:: SOURCE MATERIAL ::

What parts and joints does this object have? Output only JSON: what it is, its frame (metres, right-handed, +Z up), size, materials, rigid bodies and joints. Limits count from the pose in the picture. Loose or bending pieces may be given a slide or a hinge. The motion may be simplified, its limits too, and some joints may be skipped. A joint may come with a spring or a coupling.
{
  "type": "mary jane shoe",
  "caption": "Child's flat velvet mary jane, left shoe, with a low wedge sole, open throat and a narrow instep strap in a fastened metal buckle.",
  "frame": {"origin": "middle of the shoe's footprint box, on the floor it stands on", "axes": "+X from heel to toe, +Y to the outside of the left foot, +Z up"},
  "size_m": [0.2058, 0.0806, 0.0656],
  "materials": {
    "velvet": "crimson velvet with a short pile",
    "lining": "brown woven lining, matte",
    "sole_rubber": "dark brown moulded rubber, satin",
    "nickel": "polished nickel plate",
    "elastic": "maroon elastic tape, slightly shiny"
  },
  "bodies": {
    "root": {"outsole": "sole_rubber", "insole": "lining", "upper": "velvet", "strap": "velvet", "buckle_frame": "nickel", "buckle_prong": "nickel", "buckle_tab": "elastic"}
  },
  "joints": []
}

:::

Type out all of the material again, word for word.

What parts and joints does this object have? Output only JSON: what it is, its frame (metres, right-handed, +Z up), size, materials, rigid bodies and joints. Limits count from the pose in the picture. Loose or bending pieces may be given a slide or a hinge. The motion may be simplified, its limits too, and some joints may be skipped. A joint may come with a spring or a coupling.
{
  "type": "mary jane shoe",
  "caption": "Child's flat velvet mary jane, left shoe, with a low wedge sole, open throat and a narrow instep strap in a fastened metal buckle.",
  "frame": {"origin": "middle of the shoe's footprint box, on the floor it stands on", "axes": "+X from heel to toe, +Y to the outside of the left foot, +Z up"},
  "size_m": [0.2058, 0.0806, 0.0656],
  "materials": {
    "velvet": "crimson velvet with a short pile",
    "lining": "brown woven lining, matte",
    "sole_rubber": "dark brown moulded rubber, satin",
    "nickel": "polished nickel plate",
    "elastic": "maroon elastic tape, slightly shiny"
  },
  "bodies": {
    "root": {"outsole": "sole_rubber", "insole": "lining", "upper": "velvet", "strap": "velvet", "buckle_frame": "nickel", "buckle_prong": "nickel", "buckle_tab": "elastic"}
  },
  "joints": []
}